I could go on. Suffice it to say, we are not an impressive bunch.
Our patient diagnoses are typical of a college population. Boyfriend problems, girlfriend problems, loads of anxiety, panic disorder, bipolar disorder, depression ranging from mild to severe to psychotic, the full list of eating disorders (anorexia, bulimia, binge-eating, purging, laxative abuse, and any other noxious way to disrupt the simple act of dining), abuse of and addiction to a wild variety of substances—everything from beer to prescription drugs to Elmer’s glue. And good old-fashioned homesickness. Lots to choose from.
I started with my active files. There were about thirty of them
in my drawer at the moment.
A close inspection, word by word, of every single one of my files yielded exactly zippo. I had no patients with homicidal ideation, no patients who were experiencing angry outbursts or violent fantasies. No patients who had mentioned Drew Sturdivant or anyone like her, or who had any known connections to El Centro College. I’d have to find out the name of her hometown. Maybe someone went to high school with her or something. In my previous year’s trouble, I’d run across two students who were having recurrent Peter Terry dreams. But he had apparently stayed away from this group of kids so far. I saw no hint of him in the files.
My next step was to move to my archived files, which were stored electronically as well as warehoused in boxes somewhere. State regulations require that counseling records be kept for seven years. Which is a lot of files in a clinic the size of ours.
To get to my archived files I had to get past Marci.

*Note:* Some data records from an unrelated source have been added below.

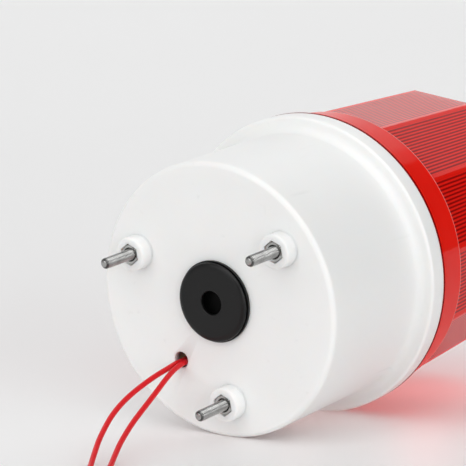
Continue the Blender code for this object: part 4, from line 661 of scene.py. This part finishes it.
def strand_finish(colour):
    """Tinned strands, bright on their crowns, with painted shade darkening them between one another."""
    dark, light = shaded(colour, 0.8), shaded(colour, 1.1)
    finish, tree, shader, tone, _ = grained("tinned_copper", dark, light, (0.22, 0.36), 3000.0, 500.0)
    # Painted shade: by the crest mark, the colour falls to about a third between the strands.
    strand_shaded_tin = mixed(tree, attribute(tree, "crest"), shaded(colour, 0.35), tone)
    set_inputs(tree, shader, {"Base Color": strand_shaded_tin, "Metallic": 1.0})
    return finish


def glass_finish():
    """Clear lamp glass with faint smears."""
    smeared, clean = (0.93, 0.95, 0.95, 1.0), (0.98, 0.98, 0.97, 1.0)
    finish, tree, shader, _, _ = grained("lamp_glass", smeared, clean, (0.02, 0.07), 300.0, 120.0)
    set_inputs(tree, shader, {"Transmission Weight": 0.95, "IOR": 1.5})
    return finish


def mirror_finish(colour):
    """Vacuum-plated mirror with faint haze."""
    dark, light = shaded(colour, 0.95), shaded(colour, 1.0)
    finish, tree, shader, _, _ = grained("mirror_chrome", dark, light, (0.05, 0.12), 1200.0, 60.0)
    set_inputs(tree, shader, {"Metallic": 1.0})
    return finish


def board_finish(colour):
    """Circuit board with copper tracks under green lacquer of an even colour."""
    finish, tree, shader, lacquer, _ = grained("board_green", colour, colour, (0.25, 0.42), 1500.0, 60.0)
    cells = {"Vector": add_node(tree, "ShaderNodeTexCoord")["Object"], "Scale": 260.0, "Randomness": 0.55}
    far = add_node(tree, "ShaderNodeTexVoronoi", cells, distance="CHEBYCHEV", feature="F1")["Distance"]
    track = ranged(tree, far, 1.0, 0.0, 0.30, 0.34)
    tone = mixed(tree, track, lacquer, shaded(colour, 2.1))
    set_inputs(tree, shader, {"Base Color": tone, "Normal": bump(tree, track, 0.00003)})
    return finish


def build_floor(settings):
    """A flat floor that fills the view, with a faint cloudiness in its paint."""
    count = 25
    side = np.linspace(-settings.floor_reach, settings.floor_reach, count)
    grid = np.stack(np.meshgrid(side, side, indexing="ij") + [np.zeros((count, count))], axis=-1)
    mesh = mesh_of("floor", [grid[:, ::-1]])
    colour = settings.floor_colour
    dark, light = shaded(colour, 0.992), shaded(colour, 1.008)
    finish, tree, shader, _, _ = grained("floor_paint", dark, light, (0.42, 0.50), 40.0, 1.3)
    set_inputs(tree, shader, {"Specular IOR Level": 0.25})
    mesh.materials.append(finish)
    floor = object_of("floor", mesh)
    if sum(polygon.normal.z for polygon in mesh.polygons) < 0:
        mesh.flip_normals()
    return floor


def build_world(settings):
    """Pale studio surround, and a plain backdrop for the camera.

    Soft light is even but for a dark card behind the beacon on its right. Gloss sees that card with a grey
    halo round it, a dim front and right side, a brighter left side and a light box above the front. Each is a
    smooth step of the cosine between the way seen and a direction, or of one coordinate of the way.
    """
    world = bpy.data.worlds.new("studio")
    bpy.context.scene.world = world
    world.use_nodes = True
    tree = world.node_tree
    tree.nodes.clear()
    way = add_node(tree, "ShaderNodeTexCoord")["Generated"]
    split = add_node(tree, "ShaderNodeSeparateXYZ", {"Vector": way})
    to_card, to_box = (
        add_node(tree, "ShaderNodeVectorMath", {0: way, 1: tuple(aim)}, operation="DOT_PRODUCT")["Value"]
        for aim in (unit(np.array((0.583, 0.755, 0.30))), (0.3914, -0.4404, 0.8080))
    )
    card, halo, front, right, left, box = (
        ranged(tree, value, low, high, start, end, "SMOOTHSTEP")
        for value, start, end, low, high in (
            (to_card, 0.865, 0.885, 1.0, 0.03),
            (to_card, 0.77, 0.84, 1.0, 0.5),
            (split["Y"], -0.55, 0.15, 0.30, 1.1),
            (split["X"], 0.62, 0.84, 1.0, 0.3),
            (split["X"], -0.45, -0.10, 1.25, 1.0),
            (to_box, 0.76, 0.92, 0.0, 1.2),
        )
    )
    gloss = card
    for part in (halo, front, right, left):
        gloss = calculated(tree, "MULTIPLY", gloss, part)
    gloss = calculated(tree, "ADD", gloss, box)
    soft = calculated(tree, "MULTIPLY", card, 0.58)
    backdrop = tuple(settings.backdrop_colour)
    lit, mirrored, seen = (
        add_node(tree, "ShaderNodeBackground", {"Color": colour, "Strength": strength})[0]
        for colour, strength in (((1.0, 1.0, 1.0, 1.0), soft), (backdrop, gloss), (backdrop, 1.0))
    )
    surround = chosen(tree, "Is Glossy Ray", lit, mirrored)
    for ray in ("Is Transmission Ray", "Is Camera Ray"):
        surround = chosen(tree, ray, surround, seen)
    tree.links.new(surround, tree.nodes.new("ShaderNodeOutputWorld").inputs["Surface"])


def add_lamp(name, kind, power, place):
    """A lamp of one kind at a place, and the object that holds it."""
    lamp = bpy.data.lights.new(name, kind)
    lamp.energy = power
    holder = object_of(name, lamp)
    holder.location = place
    return lamp, holder


def add_soft_sun(name, away, spread, strength):
    """A broad lamp far away that shines from a direction, the same all over the floor."""
    lamp, holder = add_lamp(name, "SUN", strength, away)
    lamp.angle = math.radians(spread)
    level = math.hypot(away[0], away[1])
    holder.rotation_euler = (math.atan2(level, away[2]), 0.0, math.atan2(away[0], -away[1]))


def add_floor_glow(name, place, power, colour, floor):
    """Light that falls through the plastic: a small lamp inside the beacon that reaches only the floor."""
    lamp, holder = add_lamp(name, "POINT", power, place)
    lamp.color = colour
    lamp.shadow_soft_size = 0.01
    lamp.use_shadow = False
    lit = bpy.data.collections.new(name)
    lit.objects.link(floor)
    holder.light_linking.receiver_collection = lit


def build_camera():
    """The camera at the photograph's distance, height and angle."""
    lens = bpy.data.cameras.new("camera")
    lens.lens = 205.86
    lens.sensor_width = 36.0
    lens.clip_start = 0.05
    lens.clip_end = 60.0
    camera = object_of("camera", lens)
    camera.location = (0.57959, -0.85614, 0.21904)
    camera.rotation_euler = (math.radians(81.80), 0.0, math.radians(35.944))
    bpy.context.scene.camera = camera


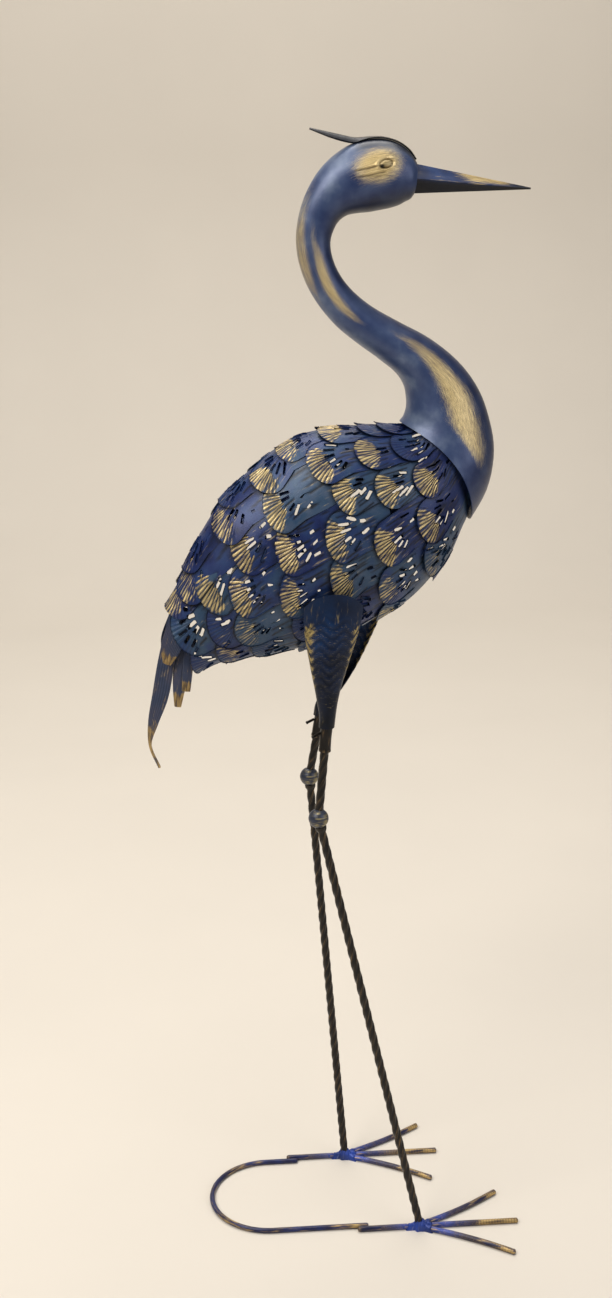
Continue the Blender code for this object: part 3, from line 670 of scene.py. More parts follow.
def leaf_rim(theta):
    """How far the rim of a leaf lies from the centre of its fan, at angles from the leaf's middle line."""
    half, straight = LEAF_WIDTH / 2, FAN_REACH - TIP_DEPTH
    s, c = np.sin(theta), np.cos(theta)
    a = (s / half) ** 2 + (c / TIP_DEPTH) ** 2
    b = c * straight / TIP_DEPTH**2
    k = (straight / TIP_DEPTH) ** 2 - 1
    tip = (b + np.sqrt(np.maximum(b * b - a * k, 0))) / a
    side = half / np.maximum(np.abs(s), 1e-9)
    return np.where(side * c < straight, side, tip)


def leaf_pattern():
    """One leaf laid flat, with the centre of its fan at zero: points, how near each lies to the rim, the number
    of its ridge, its share of the way to the root, and the cells."""
    fine = np.radians(np.linspace(-90, 90, 1801))
    rim = leaf_rim(fine)
    outline = np.stack([rim * np.sin(fine), rim * np.cos(fine)], -1)
    run = np.concatenate([[0], np.cumsum(np.linalg.norm(np.diff(outline, axis=0), axis=1))])
    columns = RIDGES * POINTS_A_RIDGE + 1
    theta = np.interp(np.linspace(0, run[-1], columns), run, fine)
    near = np.linspace(0, 1, FAN_STEPS + 1)[1:]
    reach = near[:, None] * leaf_rim(theta)
    fan = np.stack([reach * np.sin(theta), reach * np.cos(theta)], -1)
    across = np.concatenate([-near[::-1], [0], near]) * LEAF_WIDTH / 2
    depth = np.linspace(0, 1, ROOT_STEPS + 1)[1:]
    root = np.stack([np.broadcast_to(across, (ROOT_STEPS, len(across))), np.zeros((ROOT_STEPS, len(across)))], -1)
    points = np.concatenate([fan.reshape(-1, 2), [[0, 0]], root.reshape(-1, 2)])
    hub = FAN_STEPS * columns
    column = np.arange(columns - 1)
    spokes = np.stack([np.full(columns - 1, hub), column + 1, column, np.full(columns - 1, -1)], -1)
    edge = np.concatenate([np.arange(FAN_STEPS)[::-1] * columns, [hub], np.arange(FAN_STEPS) * columns + columns - 1])
    strips = np.concatenate([edge[None], hub + 1 + np.arange(ROOT_STEPS * len(across)).reshape(ROOT_STEPS, -1)])
    lower = np.stack([strips[1:, :-1], strips[1:, 1:], strips[:-1, 1:], strips[:-1, :-1]], -1).reshape(-1, 4)
    cells = np.concatenate([spokes, grid_cells(FAN_STEPS, columns)[:, ::-1], lower])
    plain = np.zeros(root[..., 0].size)
    nearness = np.concatenate([np.repeat(near, columns), [0], plain])
    ridge = np.concatenate([np.tile(np.arange(columns) / POINTS_A_RIDGE, FAN_STEPS), [0], plain])
    rootward = np.concatenate([np.zeros(hub + 1), np.repeat(depth, len(across))])
    return points, nearness, ridge, rootward, cells


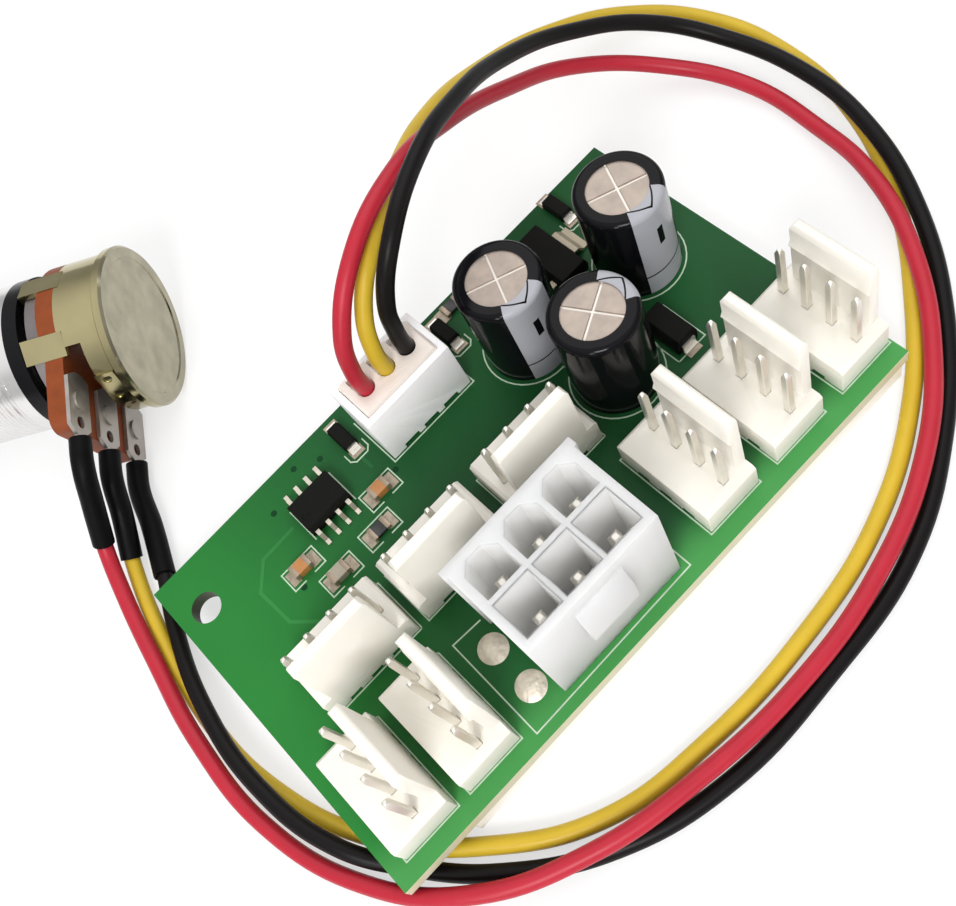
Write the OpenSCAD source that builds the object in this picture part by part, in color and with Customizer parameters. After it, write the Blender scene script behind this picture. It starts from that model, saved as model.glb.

I crossed my fingers and prayed for a depressed phase. She was much easier to deal with in that incarnation. Downright limp, in point of fact. Her manic swing was the dangerous one.
One glimpse of Marci and I knew I was in luck. She wore no makeup, and her hair was pulled back in a messy, greasy bun. Her sweater was wrong-side out, and she wore tube socks and Birkenstocks with her dress instead of her regulation L’eggs panty hose and navy, round-toed pumps.